──────── Supplied material
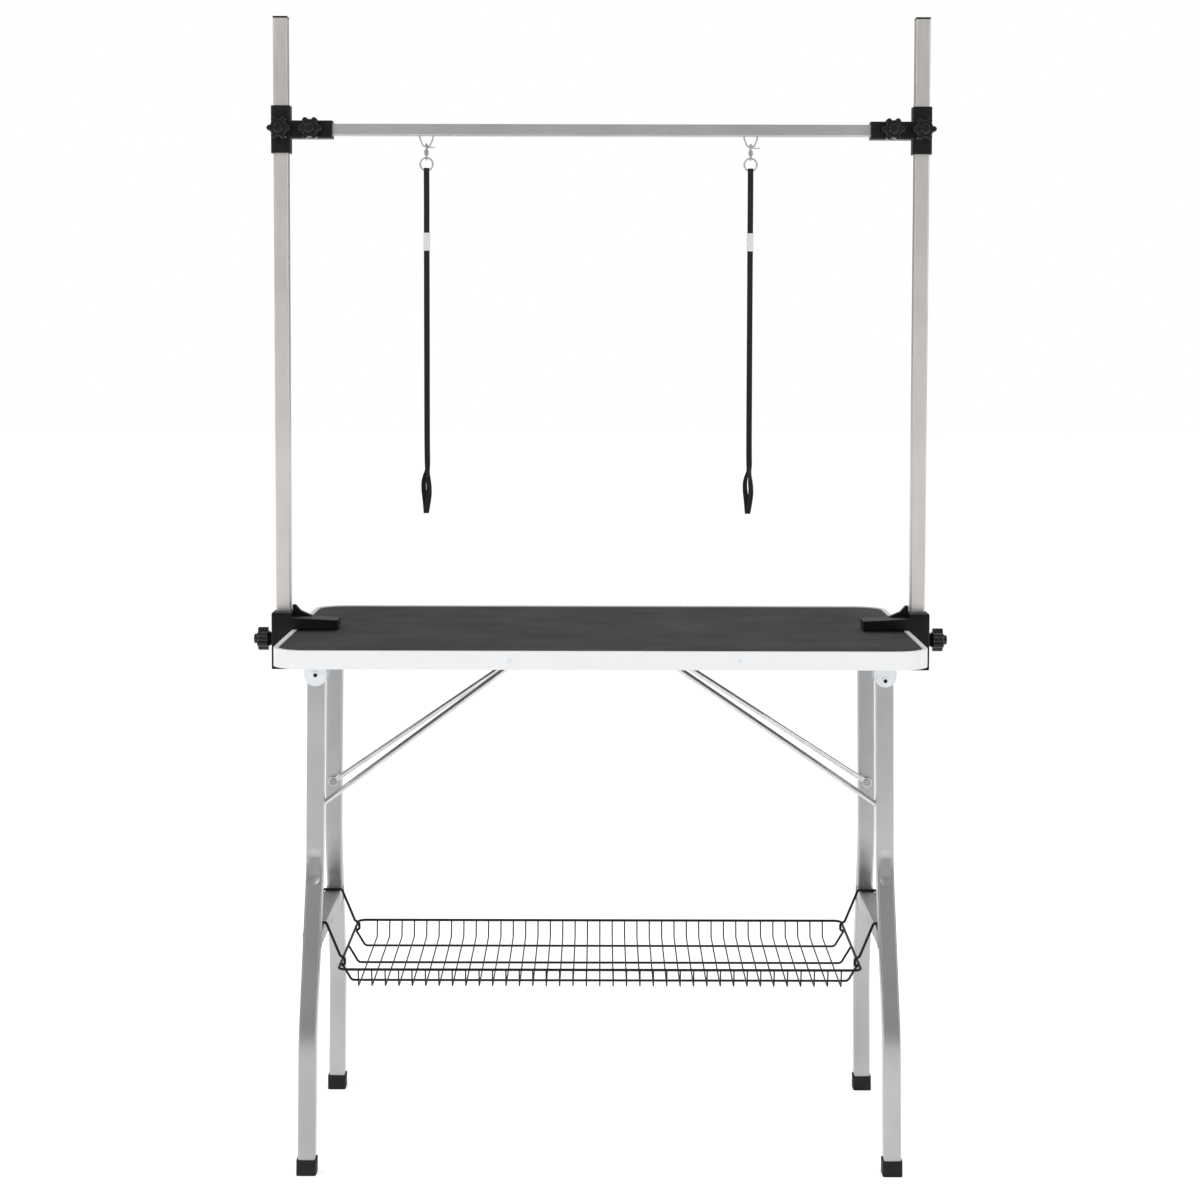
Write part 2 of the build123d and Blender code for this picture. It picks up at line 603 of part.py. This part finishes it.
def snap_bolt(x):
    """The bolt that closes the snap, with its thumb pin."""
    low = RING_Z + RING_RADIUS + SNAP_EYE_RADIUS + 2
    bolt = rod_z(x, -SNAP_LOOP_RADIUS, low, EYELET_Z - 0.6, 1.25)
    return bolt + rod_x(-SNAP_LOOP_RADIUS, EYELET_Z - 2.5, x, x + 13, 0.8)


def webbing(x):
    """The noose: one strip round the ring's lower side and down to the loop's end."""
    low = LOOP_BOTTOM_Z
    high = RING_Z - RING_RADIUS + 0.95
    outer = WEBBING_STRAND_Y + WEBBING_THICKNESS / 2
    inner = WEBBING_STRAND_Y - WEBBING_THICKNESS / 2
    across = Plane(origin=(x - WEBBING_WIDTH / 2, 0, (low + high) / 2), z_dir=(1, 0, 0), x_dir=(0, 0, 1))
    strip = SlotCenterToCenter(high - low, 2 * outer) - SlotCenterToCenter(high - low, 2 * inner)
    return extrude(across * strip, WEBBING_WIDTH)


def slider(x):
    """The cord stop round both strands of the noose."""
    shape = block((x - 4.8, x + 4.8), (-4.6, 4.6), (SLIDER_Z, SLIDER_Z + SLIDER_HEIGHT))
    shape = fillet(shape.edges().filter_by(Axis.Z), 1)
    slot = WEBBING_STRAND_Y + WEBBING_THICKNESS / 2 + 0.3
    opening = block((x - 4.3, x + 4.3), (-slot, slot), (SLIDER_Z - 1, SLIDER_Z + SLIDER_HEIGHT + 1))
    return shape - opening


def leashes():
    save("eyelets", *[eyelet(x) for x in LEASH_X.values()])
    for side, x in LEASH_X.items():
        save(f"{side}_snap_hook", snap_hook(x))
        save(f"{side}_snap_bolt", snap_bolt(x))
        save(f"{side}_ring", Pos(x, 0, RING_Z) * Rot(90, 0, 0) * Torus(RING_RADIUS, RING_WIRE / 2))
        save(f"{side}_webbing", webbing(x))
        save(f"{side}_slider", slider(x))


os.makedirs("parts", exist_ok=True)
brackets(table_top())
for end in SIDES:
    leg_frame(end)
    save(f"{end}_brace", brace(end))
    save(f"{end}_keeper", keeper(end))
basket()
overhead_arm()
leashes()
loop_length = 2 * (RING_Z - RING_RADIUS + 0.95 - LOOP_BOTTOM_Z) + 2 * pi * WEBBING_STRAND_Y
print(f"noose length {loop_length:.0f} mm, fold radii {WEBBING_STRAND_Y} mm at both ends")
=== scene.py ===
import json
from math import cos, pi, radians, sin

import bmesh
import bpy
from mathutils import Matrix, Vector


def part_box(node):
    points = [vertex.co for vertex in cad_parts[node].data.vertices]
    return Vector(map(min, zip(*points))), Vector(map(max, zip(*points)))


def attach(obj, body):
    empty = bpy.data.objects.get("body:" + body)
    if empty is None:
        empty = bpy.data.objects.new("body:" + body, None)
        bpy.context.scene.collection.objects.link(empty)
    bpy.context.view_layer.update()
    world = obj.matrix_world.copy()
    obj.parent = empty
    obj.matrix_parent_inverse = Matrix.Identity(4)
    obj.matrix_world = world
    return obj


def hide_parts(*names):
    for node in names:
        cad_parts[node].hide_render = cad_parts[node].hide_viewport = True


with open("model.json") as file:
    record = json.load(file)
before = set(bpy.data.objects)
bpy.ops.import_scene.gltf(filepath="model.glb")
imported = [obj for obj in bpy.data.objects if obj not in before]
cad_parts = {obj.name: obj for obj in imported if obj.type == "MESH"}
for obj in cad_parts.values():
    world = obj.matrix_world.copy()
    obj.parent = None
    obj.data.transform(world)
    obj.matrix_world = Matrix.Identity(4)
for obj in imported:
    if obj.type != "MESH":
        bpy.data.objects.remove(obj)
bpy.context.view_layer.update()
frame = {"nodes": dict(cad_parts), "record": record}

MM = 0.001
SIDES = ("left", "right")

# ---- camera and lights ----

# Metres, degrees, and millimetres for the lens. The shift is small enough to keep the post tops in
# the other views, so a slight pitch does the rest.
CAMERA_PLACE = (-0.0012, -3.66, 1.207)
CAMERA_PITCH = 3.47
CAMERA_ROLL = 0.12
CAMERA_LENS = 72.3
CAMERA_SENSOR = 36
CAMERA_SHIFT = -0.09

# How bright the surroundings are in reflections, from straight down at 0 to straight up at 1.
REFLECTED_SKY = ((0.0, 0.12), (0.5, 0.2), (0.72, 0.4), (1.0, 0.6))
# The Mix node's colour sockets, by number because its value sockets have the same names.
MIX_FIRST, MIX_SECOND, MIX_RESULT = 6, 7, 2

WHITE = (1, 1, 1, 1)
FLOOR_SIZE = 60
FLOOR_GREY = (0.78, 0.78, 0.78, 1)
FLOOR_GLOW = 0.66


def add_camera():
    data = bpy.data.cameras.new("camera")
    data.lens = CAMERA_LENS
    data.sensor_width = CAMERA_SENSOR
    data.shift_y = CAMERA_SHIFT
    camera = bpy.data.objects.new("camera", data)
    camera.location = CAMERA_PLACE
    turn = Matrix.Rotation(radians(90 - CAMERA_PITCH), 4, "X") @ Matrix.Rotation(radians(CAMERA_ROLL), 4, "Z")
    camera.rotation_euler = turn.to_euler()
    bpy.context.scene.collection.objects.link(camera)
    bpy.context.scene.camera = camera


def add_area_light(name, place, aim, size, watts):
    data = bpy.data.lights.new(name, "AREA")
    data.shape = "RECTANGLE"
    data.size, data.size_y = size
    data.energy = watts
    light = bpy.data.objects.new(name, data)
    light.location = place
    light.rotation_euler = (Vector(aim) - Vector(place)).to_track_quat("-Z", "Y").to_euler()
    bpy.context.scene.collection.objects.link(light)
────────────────
**What the task asks**
Each line above must be printed exactly as it appears.

**The response**
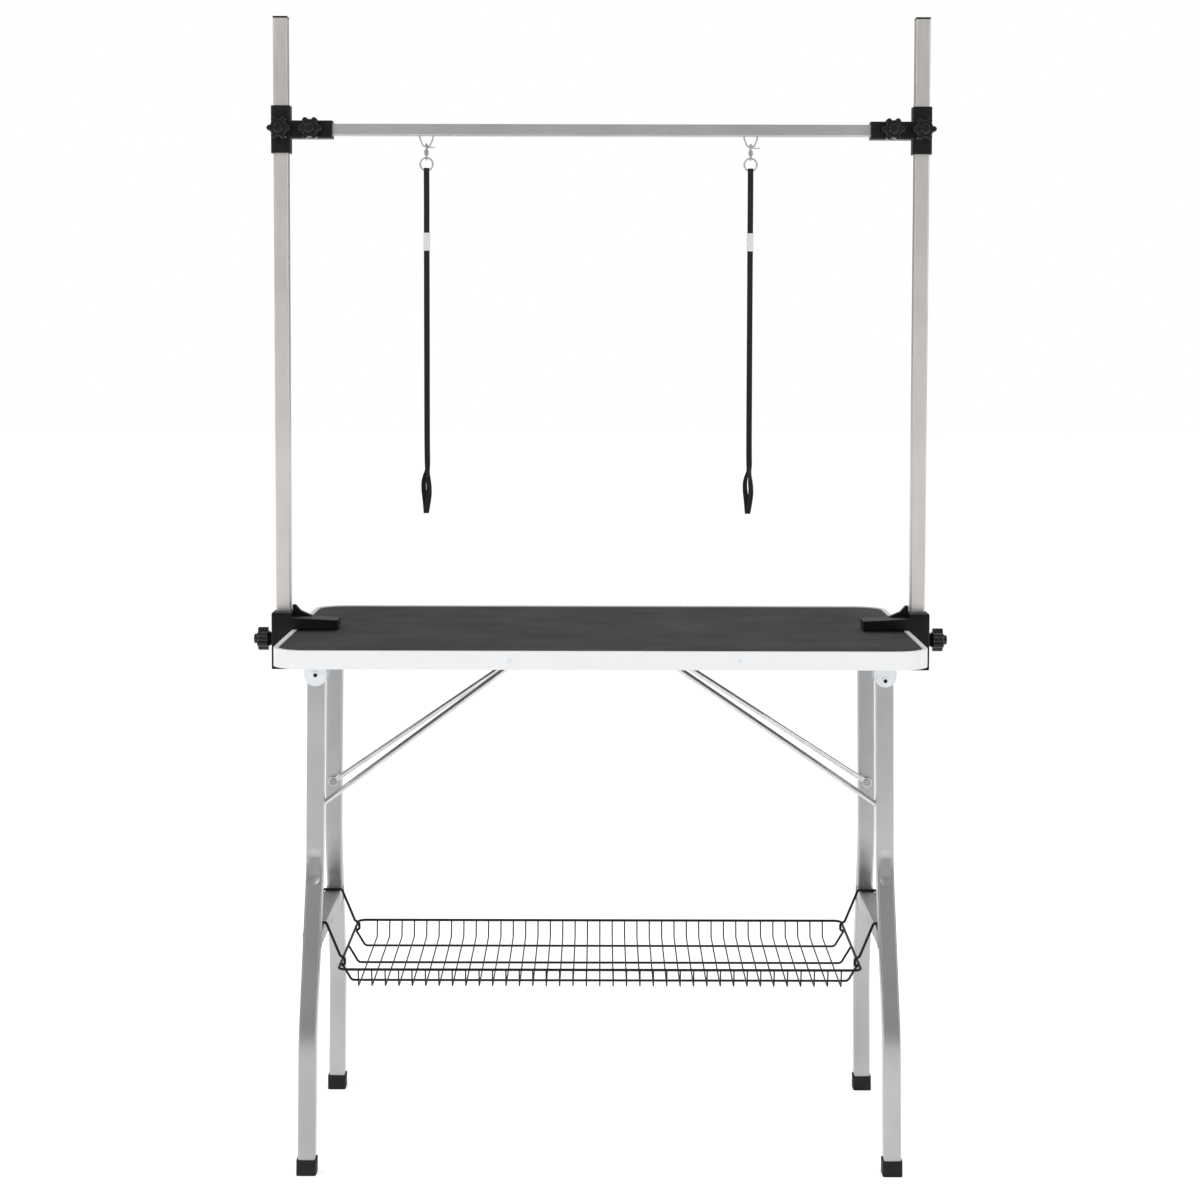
Write part 2 of the build123d and Blender code for this picture. It picks up at line 603 of part.py. This part finishes it.
def snap_bolt(x):
    """The bolt that closes the snap, with its thumb pin."""
    low = RING_Z + RING_RADIUS + SNAP_EYE_RADIUS + 2
    bolt = rod_z(x, -SNAP_LOOP_RADIUS, low, EYELET_Z - 0.6, 1.25)
    return bolt + rod_x(-SNAP_LOOP_RADIUS, EYELET_Z - 2.5, x, x + 13, 0.8)


def webbing(x):
    """The noose: one strip round the ring's lower side and down to the loop's end."""
    low = LOOP_BOTTOM_Z
    high = RING_Z - RING_RADIUS + 0.95
    outer = WEBBING_STRAND_Y + WEBBING_THICKNESS / 2
    inner = WEBBING_STRAND_Y - WEBBING_THICKNESS / 2
    across = Plane(origin=(x - WEBBING_WIDTH / 2, 0, (low + high) / 2), z_dir=(1, 0, 0), x_dir=(0, 0, 1))
    strip = SlotCenterToCenter(high - low, 2 * outer) - SlotCenterToCenter(high - low, 2 * inner)
    return extrude(across * strip, WEBBING_WIDTH)


def slider(x):
    """The cord stop round both strands of the noose."""
    shape = block((x - 4.8, x + 4.8), (-4.6, 4.6), (SLIDER_Z, SLIDER_Z + SLIDER_HEIGHT))
    shape = fillet(shape.edges().filter_by(Axis.Z), 1)
    slot = WEBBING_STRAND_Y + WEBBING_THICKNESS / 2 + 0.3
    opening = block((x - 4.3, x + 4.3), (-slot, slot), (SLIDER_Z - 1, SLIDER_Z + SLIDER_HEIGHT + 1))
    return shape - opening


def leashes():
    save("eyelets", *[eyelet(x) for x in LEASH_X.values()])
    for side, x in LEASH_X.items():
        save(f"{side}_snap_hook", snap_hook(x))
        save(f"{side}_snap_bolt", snap_bolt(x))
        save(f"{side}_ring", Pos(x, 0, RING_Z) * Rot(90, 0, 0) * Torus(RING_RADIUS, RING_WIRE / 2))
        save(f"{side}_webbing", webbing(x))
        save(f"{side}_slider", slider(x))


os.makedirs("parts", exist_ok=True)
brackets(table_top())
for end in SIDES:
    leg_frame(end)
    save(f"{end}_brace", brace(end))
    save(f"{end}_keeper", keeper(end))
basket()
overhead_arm()
leashes()
loop_length = 2 * (RING_Z - RING_RADIUS + 0.95 - LOOP_BOTTOM_Z) + 2 * pi * WEBBING_STRAND_Y
print(f"noose length {loop_length:.0f} mm, fold radii {WEBBING_STRAND_Y} mm at both ends")
=== scene.py ===
import json
from math import cos, pi, radians, sin

import bmesh
import bpy
from mathutils import Matrix, Vector


def part_box(node):
    points = [vertex.co for vertex in cad_parts[node].data.vertices]
    return Vector(map(min, zip(*points))), Vector(map(max, zip(*points)))


def attach(obj, body):
    empty = bpy.data.objects.get("body:" + body)
    if empty is None:
        empty = bpy.data.objects.new("body:" + body, None)
        bpy.context.scene.collection.objects.link(empty)
    bpy.context.view_layer.update()
    world = obj.matrix_world.copy()
    obj.parent = empty
    obj.matrix_parent_inverse = Matrix.Identity(4)
    obj.matrix_world = world
    return obj


def hide_parts(*names):
    for node in names:
        cad_parts[node].hide_render = cad_parts[node].hide_viewport = True


with open("model.json") as file:
    record = json.load(file)
before = set(bpy.data.objects)
bpy.ops.import_scene.gltf(filepath="model.glb")
imported = [obj for obj in bpy.data.objects if obj not in before]
cad_parts = {obj.name: obj for obj in imported if obj.type == "MESH"}
for obj in cad_parts.values():
    world = obj.matrix_world.copy()
    obj.parent = None
    obj.data.transform(world)
    obj.matrix_world = Matrix.Identity(4)
for obj in imported:
    if obj.type != "MESH":
        bpy.data.objects.remove(obj)
bpy.context.view_layer.update()
frame = {"nodes": dict(cad_parts), "record": record}

MM = 0.001
SIDES = ("left", "right")

# ---- camera and lights ----

# Metres, degrees, and millimetres for the lens. The shift is small enough to keep the post tops in
# the other views, so a slight pitch does the rest.
CAMERA_PLACE = (-0.0012, -3.66, 1.207)
CAMERA_PITCH = 3.47
CAMERA_ROLL = 0.12
CAMERA_LENS = 72.3
CAMERA_SENSOR = 36
CAMERA_SHIFT = -0.09

# How bright the surroundings are in reflections, from straight down at 0 to straight up at 1.
REFLECTED_SKY = ((0.0, 0.12), (0.5, 0.2), (0.72, 0.4), (1.0, 0.6))
# The Mix node's colour sockets, by number because its value sockets have the same names.
MIX_FIRST, MIX_SECOND, MIX_RESULT = 6, 7, 2

WHITE = (1, 1, 1, 1)
FLOOR_SIZE = 60
FLOOR_GREY = (0.78, 0.78, 0.78, 1)
FLOOR_GLOW = 0.66


def add_camera():
    data = bpy.data.cameras.new("camera")
    data.lens = CAMERA_LENS
    data.sensor_width = CAMERA_SENSOR
    data.shift_y = CAMERA_SHIFT
    camera = bpy.data.objects.new("camera", data)
    camera.location = CAMERA_PLACE
    turn = Matrix.Rotation(radians(90 - CAMERA_PITCH), 4, "X") @ Matrix.Rotation(radians(CAMERA_ROLL), 4, "Z")
    camera.rotation_euler = turn.to_euler()
    bpy.context.scene.collection.objects.link(camera)
    bpy.context.scene.camera = camera


def add_area_light(name, place, aim, size, watts):
    data = bpy.data.lights.new(name, "AREA")
    data.shape = "RECTANGLE"
    data.size, data.size_y = size
    data.energy = watts
    light = bpy.data.objects.new(name, data)
    light.location = place
    light.rotation_euler = (Vector(aim) - Vector(place)).to_track_quat("-Z", "Y").to_euler()
    bpy.context.scene.collection.objects.link(light)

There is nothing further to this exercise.